The discrete N×N box average is the convolution of the input with the kernel K(i, j) = 1/N² for all (i, j) in [−⌊N/2⌋, ⌊N/2⌋]² and 0 elsewhere. Written out for a 3×3 case at output position (x, y):

O(x, y) = (1/9) · [I(x−1,y−1) + I(x,y−1) + I(x+1,y−1) + I(x−1,y) + I(x,y) + I(x+1,y) + I(x−1,y+1) + I(x,y+1) + I(x+1,y+1)]
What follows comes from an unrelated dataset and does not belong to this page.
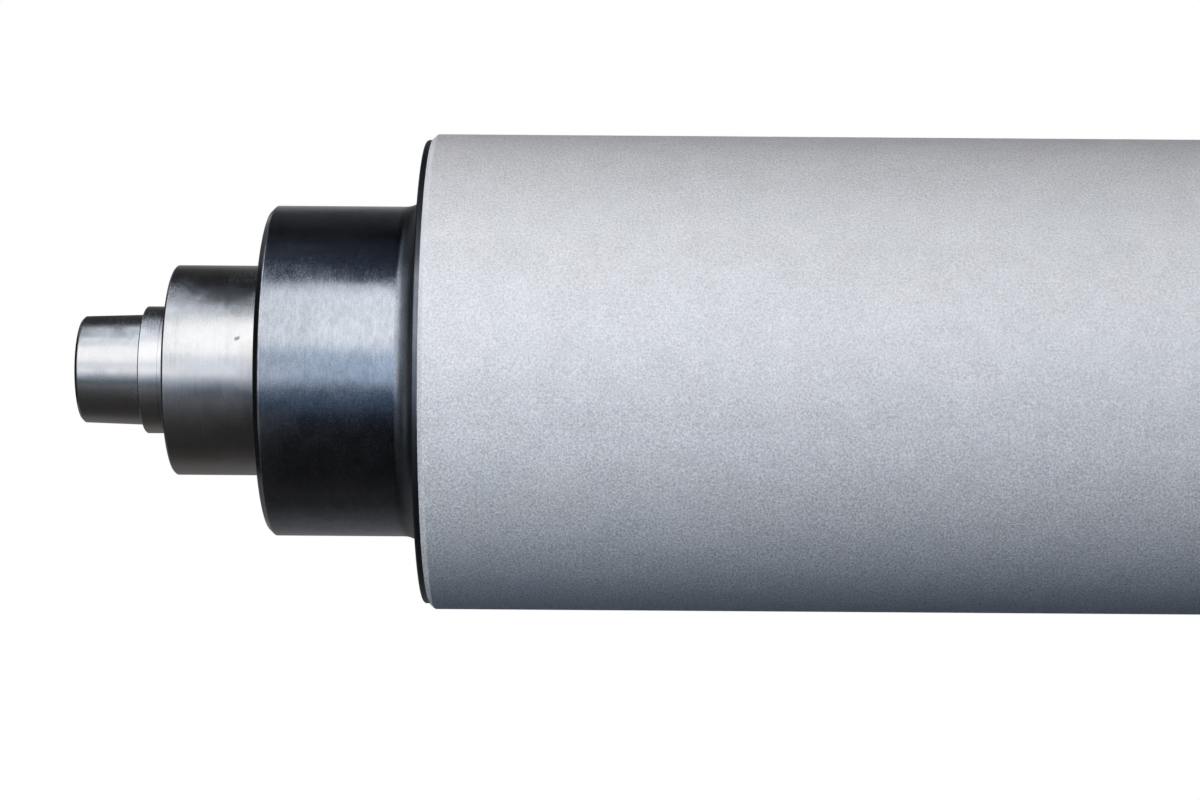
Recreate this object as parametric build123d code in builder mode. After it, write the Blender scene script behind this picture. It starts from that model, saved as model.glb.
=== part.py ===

Two computational notes worth knowing. First, the box average is separable: the 2D N×N box equals the outer product of two 1D boxes of length N. This means running rows first, then columns, costs O(WHN) instead of O(WHN²). Second, the box average admits a constant-time-per-pixel implementation regardless of N: maintain a running sum that adds the entering column and subtracts the exiting one as the window slides. This brings the cost to O(WH) — independent of window size. Most production implementations use this trick.

Simplified

For a 3×3 window centered at pixel (x, y), the output is the sum of the 9 pixels in that window divided by 9. For a 5×5, sum the 25 pixels and divide by 25. The math doesn't get more complicated than that. Larger windows just sum more pixels and divide by a larger denominator.

Efficient implementations don't actually recompute the sum at every pixel — they slide a running total across the image, adding the new edge and subtracting the old. This trick makes the filter run at the same speed regardless of how large the window is.